If the film has a lead, it would be a young sergeant played by Josh Hartnett, who gets most of the movie's character development. He's cast as the Army's collective conscience -- an idealist who genuinely believes in the Somalian mission of humanitarian aide. "We can either help, or we can sit back and watch them destroy themselves on CNN," he preaches as his unit prepares for their ill-fated raid.

Ewan McGregor gets to toy with a little personality as well, as a frustrated desk jockey who is happy to see combat when one team is a man short. "I have a rare and mysterious skill that keeps me from going on missions," he quips. "I can type."

Other relatively recognizable names appear in largely anonymous roles, including Tom Sizemore, Jason Isaacs, William Fichtner, Ron Eldard, Jeremy Piven, Eric Bana and Ewen Bremner, all playing soldiers or doomed Black Hawk pilots who watch, trapped in their crushed cockpits as hoards of Somalian street soldiers descend on them.

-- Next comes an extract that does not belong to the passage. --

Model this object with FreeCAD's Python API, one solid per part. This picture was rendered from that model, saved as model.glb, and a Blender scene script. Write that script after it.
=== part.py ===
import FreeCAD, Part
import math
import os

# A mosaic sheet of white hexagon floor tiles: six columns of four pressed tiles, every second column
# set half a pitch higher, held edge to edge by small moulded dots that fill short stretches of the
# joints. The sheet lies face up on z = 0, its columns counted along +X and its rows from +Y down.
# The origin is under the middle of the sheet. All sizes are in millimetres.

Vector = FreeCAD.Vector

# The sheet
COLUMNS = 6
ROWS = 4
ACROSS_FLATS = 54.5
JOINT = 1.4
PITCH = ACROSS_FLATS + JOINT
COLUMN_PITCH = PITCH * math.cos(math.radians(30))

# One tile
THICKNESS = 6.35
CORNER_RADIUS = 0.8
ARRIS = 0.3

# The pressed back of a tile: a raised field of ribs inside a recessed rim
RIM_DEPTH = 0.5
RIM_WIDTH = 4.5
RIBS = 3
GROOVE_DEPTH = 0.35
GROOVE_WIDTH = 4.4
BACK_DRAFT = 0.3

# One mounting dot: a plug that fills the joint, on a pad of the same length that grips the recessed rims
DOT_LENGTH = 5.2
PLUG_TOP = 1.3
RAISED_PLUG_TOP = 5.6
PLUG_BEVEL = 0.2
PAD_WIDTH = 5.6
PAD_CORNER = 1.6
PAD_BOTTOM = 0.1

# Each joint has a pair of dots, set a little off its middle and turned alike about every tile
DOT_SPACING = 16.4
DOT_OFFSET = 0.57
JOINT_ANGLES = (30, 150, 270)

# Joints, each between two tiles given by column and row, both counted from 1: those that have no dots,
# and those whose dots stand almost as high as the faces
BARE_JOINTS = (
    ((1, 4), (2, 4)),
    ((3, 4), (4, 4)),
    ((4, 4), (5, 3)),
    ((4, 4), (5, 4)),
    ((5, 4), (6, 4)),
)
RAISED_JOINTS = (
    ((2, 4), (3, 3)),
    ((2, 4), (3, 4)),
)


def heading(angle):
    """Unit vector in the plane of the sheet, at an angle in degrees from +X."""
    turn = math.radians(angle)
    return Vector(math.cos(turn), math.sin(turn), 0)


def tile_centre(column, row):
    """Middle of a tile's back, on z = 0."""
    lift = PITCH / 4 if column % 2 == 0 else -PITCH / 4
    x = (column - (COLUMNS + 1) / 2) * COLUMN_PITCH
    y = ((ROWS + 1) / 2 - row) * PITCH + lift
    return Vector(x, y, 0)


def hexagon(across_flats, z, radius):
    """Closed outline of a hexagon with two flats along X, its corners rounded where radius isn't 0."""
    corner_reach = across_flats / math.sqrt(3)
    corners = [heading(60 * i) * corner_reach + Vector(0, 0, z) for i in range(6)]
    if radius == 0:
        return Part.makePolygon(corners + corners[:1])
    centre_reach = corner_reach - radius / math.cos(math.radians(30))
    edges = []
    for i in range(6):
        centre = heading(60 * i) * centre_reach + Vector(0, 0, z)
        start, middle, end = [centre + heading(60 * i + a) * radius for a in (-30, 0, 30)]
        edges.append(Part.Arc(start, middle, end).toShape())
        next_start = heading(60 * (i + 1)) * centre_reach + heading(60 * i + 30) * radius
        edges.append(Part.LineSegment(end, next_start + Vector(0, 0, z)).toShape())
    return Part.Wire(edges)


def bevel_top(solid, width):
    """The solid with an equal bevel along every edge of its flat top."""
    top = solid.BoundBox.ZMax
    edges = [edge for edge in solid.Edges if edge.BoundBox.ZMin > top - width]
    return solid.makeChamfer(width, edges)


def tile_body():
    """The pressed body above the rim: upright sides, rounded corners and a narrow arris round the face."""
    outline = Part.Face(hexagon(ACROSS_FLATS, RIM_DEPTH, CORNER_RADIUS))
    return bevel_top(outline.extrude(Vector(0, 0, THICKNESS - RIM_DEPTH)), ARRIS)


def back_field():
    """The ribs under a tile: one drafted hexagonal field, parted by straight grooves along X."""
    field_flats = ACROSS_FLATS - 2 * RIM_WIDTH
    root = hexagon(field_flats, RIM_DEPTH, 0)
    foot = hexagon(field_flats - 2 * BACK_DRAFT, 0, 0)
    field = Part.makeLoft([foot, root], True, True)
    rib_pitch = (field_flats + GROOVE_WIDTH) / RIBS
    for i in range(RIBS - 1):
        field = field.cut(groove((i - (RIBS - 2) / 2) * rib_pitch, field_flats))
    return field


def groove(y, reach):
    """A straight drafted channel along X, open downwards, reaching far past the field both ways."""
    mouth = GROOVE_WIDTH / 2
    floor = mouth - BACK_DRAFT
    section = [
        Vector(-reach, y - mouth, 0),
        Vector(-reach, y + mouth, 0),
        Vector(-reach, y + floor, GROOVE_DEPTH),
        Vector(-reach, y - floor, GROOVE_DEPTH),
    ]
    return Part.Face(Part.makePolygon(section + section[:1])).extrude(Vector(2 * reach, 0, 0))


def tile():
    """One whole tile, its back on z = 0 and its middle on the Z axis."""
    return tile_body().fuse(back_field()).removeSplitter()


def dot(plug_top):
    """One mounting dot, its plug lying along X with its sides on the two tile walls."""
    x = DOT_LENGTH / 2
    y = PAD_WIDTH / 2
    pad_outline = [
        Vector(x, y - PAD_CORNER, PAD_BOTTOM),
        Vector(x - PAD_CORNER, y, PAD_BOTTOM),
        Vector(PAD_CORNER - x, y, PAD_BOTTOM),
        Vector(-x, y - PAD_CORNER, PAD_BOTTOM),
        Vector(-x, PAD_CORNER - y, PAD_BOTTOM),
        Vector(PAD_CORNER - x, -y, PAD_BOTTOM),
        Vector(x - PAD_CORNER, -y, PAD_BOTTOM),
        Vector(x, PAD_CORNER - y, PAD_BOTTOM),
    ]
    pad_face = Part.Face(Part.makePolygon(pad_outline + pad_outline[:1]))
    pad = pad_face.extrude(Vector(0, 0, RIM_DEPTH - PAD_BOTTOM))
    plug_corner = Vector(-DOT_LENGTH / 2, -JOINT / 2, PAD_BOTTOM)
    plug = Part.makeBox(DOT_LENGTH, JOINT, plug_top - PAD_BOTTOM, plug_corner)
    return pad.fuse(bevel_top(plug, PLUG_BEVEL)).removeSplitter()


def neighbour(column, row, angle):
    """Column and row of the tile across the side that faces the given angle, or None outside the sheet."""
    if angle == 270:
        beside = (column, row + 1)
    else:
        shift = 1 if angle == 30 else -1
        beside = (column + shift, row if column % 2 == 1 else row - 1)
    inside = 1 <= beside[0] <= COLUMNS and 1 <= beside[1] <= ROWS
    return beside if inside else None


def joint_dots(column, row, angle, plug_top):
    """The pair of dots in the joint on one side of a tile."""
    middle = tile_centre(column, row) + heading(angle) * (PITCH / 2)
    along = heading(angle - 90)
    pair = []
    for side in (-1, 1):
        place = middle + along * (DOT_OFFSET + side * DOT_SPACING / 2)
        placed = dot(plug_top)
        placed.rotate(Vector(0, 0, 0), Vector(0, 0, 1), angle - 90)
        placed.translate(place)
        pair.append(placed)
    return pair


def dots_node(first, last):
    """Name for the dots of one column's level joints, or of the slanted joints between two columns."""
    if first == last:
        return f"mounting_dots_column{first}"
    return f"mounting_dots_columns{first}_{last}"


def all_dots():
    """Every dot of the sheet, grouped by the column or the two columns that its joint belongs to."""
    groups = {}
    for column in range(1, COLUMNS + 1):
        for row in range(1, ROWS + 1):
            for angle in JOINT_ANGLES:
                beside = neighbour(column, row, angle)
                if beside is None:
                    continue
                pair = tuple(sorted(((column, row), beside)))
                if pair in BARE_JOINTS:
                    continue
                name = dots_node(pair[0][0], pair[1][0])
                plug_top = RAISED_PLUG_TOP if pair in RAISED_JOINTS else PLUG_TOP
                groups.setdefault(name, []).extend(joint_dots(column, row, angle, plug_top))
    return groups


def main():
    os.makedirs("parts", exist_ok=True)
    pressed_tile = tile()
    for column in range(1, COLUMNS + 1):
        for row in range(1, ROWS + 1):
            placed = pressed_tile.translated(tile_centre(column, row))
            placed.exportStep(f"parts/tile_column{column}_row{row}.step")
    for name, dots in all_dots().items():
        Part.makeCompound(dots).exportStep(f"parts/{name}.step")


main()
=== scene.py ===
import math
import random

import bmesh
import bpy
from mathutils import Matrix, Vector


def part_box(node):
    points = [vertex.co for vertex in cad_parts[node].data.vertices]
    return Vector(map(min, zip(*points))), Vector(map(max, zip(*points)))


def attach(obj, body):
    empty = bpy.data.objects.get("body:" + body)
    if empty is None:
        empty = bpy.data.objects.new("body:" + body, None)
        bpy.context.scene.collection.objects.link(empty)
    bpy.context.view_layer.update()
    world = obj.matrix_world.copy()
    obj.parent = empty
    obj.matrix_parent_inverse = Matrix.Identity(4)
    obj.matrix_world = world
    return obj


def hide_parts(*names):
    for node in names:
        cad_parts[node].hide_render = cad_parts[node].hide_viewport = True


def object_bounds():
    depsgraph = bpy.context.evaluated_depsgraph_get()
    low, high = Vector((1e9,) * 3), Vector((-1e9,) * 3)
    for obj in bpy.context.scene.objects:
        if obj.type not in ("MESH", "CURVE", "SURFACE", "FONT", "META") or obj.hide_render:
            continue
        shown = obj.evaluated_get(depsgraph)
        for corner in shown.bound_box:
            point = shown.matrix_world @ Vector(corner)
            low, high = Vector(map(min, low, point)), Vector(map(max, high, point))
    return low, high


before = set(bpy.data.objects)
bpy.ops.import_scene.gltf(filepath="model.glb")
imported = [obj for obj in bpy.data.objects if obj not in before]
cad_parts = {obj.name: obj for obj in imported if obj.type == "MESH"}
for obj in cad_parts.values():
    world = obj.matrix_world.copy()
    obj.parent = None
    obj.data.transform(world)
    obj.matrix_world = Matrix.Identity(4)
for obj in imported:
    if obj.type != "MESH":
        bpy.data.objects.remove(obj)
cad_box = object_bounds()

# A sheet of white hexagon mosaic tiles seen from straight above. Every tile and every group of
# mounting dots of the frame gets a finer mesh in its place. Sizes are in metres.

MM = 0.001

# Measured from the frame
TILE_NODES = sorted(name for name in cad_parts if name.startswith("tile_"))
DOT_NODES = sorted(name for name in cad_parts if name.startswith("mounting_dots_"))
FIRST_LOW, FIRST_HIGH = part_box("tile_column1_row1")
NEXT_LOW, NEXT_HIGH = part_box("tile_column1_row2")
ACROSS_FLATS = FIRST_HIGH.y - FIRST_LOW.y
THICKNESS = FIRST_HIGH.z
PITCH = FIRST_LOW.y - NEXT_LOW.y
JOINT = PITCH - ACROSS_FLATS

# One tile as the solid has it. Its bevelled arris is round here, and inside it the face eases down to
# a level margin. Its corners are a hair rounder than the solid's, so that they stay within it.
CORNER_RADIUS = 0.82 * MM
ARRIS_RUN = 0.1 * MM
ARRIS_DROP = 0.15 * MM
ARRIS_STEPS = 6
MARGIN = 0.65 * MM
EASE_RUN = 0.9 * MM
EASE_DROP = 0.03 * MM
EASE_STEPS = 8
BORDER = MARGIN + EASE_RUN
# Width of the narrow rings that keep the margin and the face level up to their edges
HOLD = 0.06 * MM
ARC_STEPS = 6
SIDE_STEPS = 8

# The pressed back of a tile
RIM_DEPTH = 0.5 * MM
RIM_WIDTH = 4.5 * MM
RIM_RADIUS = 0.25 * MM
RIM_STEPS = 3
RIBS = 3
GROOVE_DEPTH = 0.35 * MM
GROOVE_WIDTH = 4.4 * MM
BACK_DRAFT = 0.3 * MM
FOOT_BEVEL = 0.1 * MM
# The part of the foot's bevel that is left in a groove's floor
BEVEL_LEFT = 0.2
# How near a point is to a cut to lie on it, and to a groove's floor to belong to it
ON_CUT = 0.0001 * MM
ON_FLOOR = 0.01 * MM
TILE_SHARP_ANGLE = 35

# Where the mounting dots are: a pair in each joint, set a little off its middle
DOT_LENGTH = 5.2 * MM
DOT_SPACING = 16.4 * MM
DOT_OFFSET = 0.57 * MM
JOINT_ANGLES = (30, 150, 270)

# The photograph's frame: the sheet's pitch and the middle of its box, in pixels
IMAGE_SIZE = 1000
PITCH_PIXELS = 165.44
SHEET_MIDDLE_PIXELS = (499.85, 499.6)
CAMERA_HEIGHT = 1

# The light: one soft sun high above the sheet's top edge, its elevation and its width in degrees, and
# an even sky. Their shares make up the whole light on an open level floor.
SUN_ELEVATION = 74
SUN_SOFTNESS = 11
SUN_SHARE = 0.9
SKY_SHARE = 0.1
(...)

Strangely, the one indelible image from these events, the image that made them front page news, is not included in the film -- the bloodied bodies of American soldiers being dragged through the streets of Mogadishu. That did take place the day after the events in the film, however, and the film is faithfully adapted from a detailed book by Philadelphia Inquirer reporter Mark Bowden. "Black Hawk Down" focuses solely on the mission gone wrong, following several small groups of soldiers, including some pinned down in a bombed-out building by hundreds of trigger-happy militiamen, and some in a convoy trying to reach the crashed choppers but finding an ambush along every route. At times it's hard to keep track of the manifold narrative, but that's not entirely by accident -- the confusion draws a parallel to the minds of the young soldiers.

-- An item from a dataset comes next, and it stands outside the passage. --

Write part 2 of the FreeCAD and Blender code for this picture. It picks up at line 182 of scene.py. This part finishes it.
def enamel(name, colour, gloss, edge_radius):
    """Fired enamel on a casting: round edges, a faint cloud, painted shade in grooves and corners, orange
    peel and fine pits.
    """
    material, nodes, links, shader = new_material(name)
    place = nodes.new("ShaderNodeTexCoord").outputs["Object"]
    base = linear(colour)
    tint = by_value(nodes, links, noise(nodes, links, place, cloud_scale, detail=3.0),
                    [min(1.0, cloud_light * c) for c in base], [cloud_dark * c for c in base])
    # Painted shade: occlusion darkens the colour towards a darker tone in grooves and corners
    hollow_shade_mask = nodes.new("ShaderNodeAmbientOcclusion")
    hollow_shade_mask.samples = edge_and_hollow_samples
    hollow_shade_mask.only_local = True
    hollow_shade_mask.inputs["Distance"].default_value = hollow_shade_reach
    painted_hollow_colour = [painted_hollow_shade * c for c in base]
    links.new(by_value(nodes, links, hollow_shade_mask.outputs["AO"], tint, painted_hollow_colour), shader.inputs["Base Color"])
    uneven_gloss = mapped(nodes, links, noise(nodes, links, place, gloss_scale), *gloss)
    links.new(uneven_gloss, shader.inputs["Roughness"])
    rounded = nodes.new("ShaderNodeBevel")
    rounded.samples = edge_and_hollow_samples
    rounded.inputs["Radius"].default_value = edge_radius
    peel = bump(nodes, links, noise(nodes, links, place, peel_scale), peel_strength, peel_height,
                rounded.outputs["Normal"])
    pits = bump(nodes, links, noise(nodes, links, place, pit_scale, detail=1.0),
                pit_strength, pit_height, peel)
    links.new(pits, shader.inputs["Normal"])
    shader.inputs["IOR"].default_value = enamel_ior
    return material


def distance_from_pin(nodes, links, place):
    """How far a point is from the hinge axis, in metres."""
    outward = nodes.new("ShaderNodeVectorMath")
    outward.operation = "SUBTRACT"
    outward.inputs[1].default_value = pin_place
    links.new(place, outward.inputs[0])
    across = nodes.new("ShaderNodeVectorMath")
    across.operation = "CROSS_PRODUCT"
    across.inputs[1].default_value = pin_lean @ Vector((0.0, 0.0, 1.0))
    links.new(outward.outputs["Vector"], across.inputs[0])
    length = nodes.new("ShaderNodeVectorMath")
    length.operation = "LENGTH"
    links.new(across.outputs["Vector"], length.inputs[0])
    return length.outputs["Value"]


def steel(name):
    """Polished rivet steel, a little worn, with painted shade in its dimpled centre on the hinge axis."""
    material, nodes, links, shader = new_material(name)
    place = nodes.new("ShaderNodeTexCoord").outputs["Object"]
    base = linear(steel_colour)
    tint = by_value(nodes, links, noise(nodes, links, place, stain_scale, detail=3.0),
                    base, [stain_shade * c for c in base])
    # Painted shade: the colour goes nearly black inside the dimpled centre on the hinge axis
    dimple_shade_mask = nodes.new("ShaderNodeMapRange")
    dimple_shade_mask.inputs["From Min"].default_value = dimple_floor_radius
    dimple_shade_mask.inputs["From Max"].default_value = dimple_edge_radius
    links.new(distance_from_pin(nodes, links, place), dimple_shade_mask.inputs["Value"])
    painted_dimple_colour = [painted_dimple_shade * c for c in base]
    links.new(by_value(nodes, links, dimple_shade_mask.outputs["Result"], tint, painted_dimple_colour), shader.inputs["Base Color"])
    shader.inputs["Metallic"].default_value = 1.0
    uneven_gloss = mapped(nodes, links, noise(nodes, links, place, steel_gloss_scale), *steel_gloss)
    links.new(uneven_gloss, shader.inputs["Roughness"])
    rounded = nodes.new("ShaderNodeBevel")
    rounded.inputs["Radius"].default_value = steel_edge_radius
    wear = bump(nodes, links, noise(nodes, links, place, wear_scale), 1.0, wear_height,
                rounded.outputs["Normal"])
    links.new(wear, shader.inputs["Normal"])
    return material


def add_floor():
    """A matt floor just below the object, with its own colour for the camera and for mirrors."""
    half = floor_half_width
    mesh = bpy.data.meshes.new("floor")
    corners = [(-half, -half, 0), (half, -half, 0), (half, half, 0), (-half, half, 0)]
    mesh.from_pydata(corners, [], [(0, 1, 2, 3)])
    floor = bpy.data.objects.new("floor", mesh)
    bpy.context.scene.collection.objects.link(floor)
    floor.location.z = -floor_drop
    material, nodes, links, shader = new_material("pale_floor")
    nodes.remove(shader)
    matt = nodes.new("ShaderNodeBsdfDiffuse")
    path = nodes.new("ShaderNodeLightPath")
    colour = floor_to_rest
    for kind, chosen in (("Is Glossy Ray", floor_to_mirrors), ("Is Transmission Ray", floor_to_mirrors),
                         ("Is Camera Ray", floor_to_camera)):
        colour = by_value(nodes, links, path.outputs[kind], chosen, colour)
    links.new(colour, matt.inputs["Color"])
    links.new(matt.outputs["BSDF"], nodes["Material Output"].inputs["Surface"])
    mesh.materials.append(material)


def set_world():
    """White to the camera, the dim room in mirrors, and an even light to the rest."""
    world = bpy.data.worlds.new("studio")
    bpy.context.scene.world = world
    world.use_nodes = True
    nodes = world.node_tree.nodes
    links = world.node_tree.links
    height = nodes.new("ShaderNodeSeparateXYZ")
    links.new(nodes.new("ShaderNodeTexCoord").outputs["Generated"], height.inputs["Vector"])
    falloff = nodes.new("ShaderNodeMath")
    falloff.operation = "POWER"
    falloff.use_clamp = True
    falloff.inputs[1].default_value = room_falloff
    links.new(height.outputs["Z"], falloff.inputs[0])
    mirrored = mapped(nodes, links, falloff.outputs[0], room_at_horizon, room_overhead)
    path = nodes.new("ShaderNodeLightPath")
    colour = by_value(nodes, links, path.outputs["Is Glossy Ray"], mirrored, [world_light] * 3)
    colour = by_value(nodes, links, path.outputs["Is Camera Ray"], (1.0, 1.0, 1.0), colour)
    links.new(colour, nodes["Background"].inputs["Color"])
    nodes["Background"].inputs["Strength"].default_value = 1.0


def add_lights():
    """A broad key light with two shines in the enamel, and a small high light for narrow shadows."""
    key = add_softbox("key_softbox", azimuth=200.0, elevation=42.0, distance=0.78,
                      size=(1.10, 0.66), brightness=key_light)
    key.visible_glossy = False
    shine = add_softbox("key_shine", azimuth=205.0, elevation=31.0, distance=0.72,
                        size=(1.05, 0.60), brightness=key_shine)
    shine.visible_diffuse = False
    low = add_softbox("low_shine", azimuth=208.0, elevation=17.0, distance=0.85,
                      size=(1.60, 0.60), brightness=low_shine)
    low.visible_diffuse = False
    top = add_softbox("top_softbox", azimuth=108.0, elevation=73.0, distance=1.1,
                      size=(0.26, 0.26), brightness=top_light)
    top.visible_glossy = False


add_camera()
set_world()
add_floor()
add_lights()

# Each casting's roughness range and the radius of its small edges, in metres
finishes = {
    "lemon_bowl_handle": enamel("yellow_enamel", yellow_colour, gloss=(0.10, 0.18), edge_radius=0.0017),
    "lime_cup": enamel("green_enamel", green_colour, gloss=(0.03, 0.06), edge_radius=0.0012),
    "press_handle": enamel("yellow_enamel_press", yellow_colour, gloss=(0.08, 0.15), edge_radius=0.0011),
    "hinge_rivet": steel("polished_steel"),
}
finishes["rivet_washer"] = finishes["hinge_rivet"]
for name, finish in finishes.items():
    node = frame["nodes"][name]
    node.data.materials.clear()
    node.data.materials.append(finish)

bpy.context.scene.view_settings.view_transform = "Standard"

Scott taps all his Hollywood know-how for the picture's jarring firefights, but he shows restraint in unsettling pauses that make you realize how much every bullet counts. The same is true of the thunderous helicopter crashes that begin the whole nightmare, which are all the more staggering for not being souped up with action movie explosions.

The director goes a little too far out of his way to emphasize the soldiers' heroism over the tragic extent of the military blunders. This is the film's one significant flaw -- not that Scott paints these men as heroes, but that he puts so much emphasis on said heroism that some viewers could come away seeing "Black Hawk Down" purely as a flag-waver instead of a condemnation of war that still honors the warriors themselves.